Stadium Arcadium
Studio Album by Red Hot Chili Peppers released in 2006Stadium Arcadium review
Two disks, 28 songs, over two hours of music
After their first four albums, Red Hot Chili Peppers were not shaping up as million-sellers, scuppered by hard drugs and near-pathological tunelessness. Four albums later, they reside at the very top of the pile, rock-wise. The turnaround began with 1991's Blood Sugar Sex Magik, for which the quartet immersed themselves in music at Rick Rubin's mansion/studio in Hollywood. Crucially, the producer got erstwhile funk-grunter Anthony Kiedis to sing properly. Bravely, they've returned to Rubin now, at this sovereign point in their career. There's no seismic shift this time, just a deluge of material – two disks, 28 songs, over two hours of music. The double-album has always been the scourge of the over-productive band. Whether it's the apparent lapse in quality control, the invariable variety, a lack of patience or the sheer audacity, they're objects to be treated with utmost caution. Red Hot Chili Peppers, however, seem keen to rise to the challenge. Unlike other notable rock monoliths such as the Clash's Sandinista, there's hardly any doodling or misfiring to undermine the sheer vastness of Stadium Arcadium, a quasi-concept album, inspired by Kabbalah philosophy.

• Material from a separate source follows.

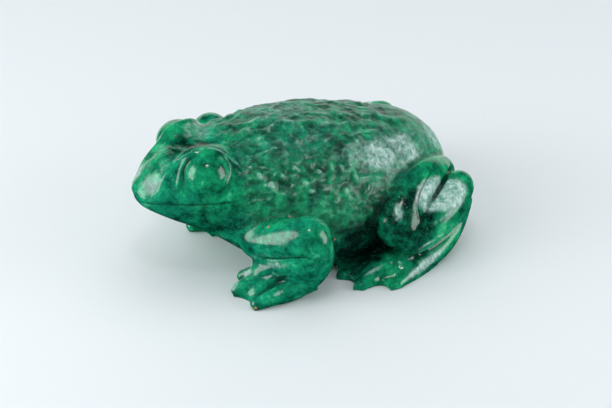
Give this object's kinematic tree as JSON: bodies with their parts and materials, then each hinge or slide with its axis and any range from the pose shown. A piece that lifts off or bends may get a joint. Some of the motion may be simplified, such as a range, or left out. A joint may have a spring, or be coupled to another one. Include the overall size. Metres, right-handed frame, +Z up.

Stadium Arcadium yields a lot of great songs
Stadium Arcadium finds Red Hot Chili Peppers halfway through their 40s and well over halfway through their nine lives. In their 23 years together, the goof-ball frat boys have lived harder and faster than most bands dream of. Now, though, most of the band are proud parents and their concerns are somewhat different. These days, it's all about meditation and home cooking, gated mansions and new sets of teeth. Which means we get songs about pets dying (Death Of A Martian) and marriage proposals written to music (Hard To Concentrate); the latter written by singer Anthony Kiedis for bassist Flea and his girlfriend. Drugs are (for now) out of the picture, life and love are reaffirmed. That's not to say they've turned into simpering acoustic-botherers though; this album yields a lot of great songs. Hump De Bump is straight back to the old school - fast, goofy guitar toying, with reverberating bass, vocal gymnastics to match and odd brass squiggles. Storm In A Teacup is a P-funk Freaky Styley classic, sanded down to Californication-era smoothness, and John Frusciante gets to do what he does best on the likes of Turn It Again and Animal Bar. Here is a player increasingly interested in the sonic, tonal capabilities of his instrument as opposed to fret wankery.
The most ambitious work of Red Hot Chili Peppers’ twenty-three-year career
Ninth studio album from phenomenally successful stadium funk-rockers is a sprawling affair. They even recorded so much material, the original intention was to release three albums, at six-month intervals. Leaving behind the boyish tomfoolery and hard-living excess of old for tasteful musicianship and a gloss of studio sheen, here Red Hot Chili Peppers turn in more of the effortlessly slick songwriting they presented on their last couple of albums. After 2002's By the Way, the band's least funky album, Flea finally cuts loose again here, reasserting himself as the best non-hip-hop reason to buy a subwoofer. And then there's Kiedis, whose vocals keep improving at an age when many rockers start slipping their high notes to backup singers. He shows versatility throughout, from his dead-on impression of Jimi Hendrix (his biggest vocal influence) on Hump De Bump to a new country-rock growl on the chorus of the riff-o-rama track Readymade. Kiedis is also, more or less, the inventor of rap rock, and he embraces his roots, dropping the most rhymes on any album since Blood Sugar Sex Magik. Stadium Arcadium is the most ambitious work of the band’s twenty-three-year career – an attempt to consolidate everything that is Red Hot Chili Peppers, from their earlier, funnier funk-metal stuff to soul-baring Under the Bridge-style balladry to Californication vocal-harmony pop. It's a late-career triumph that could pass for another, lesser group's greatest-hits collection.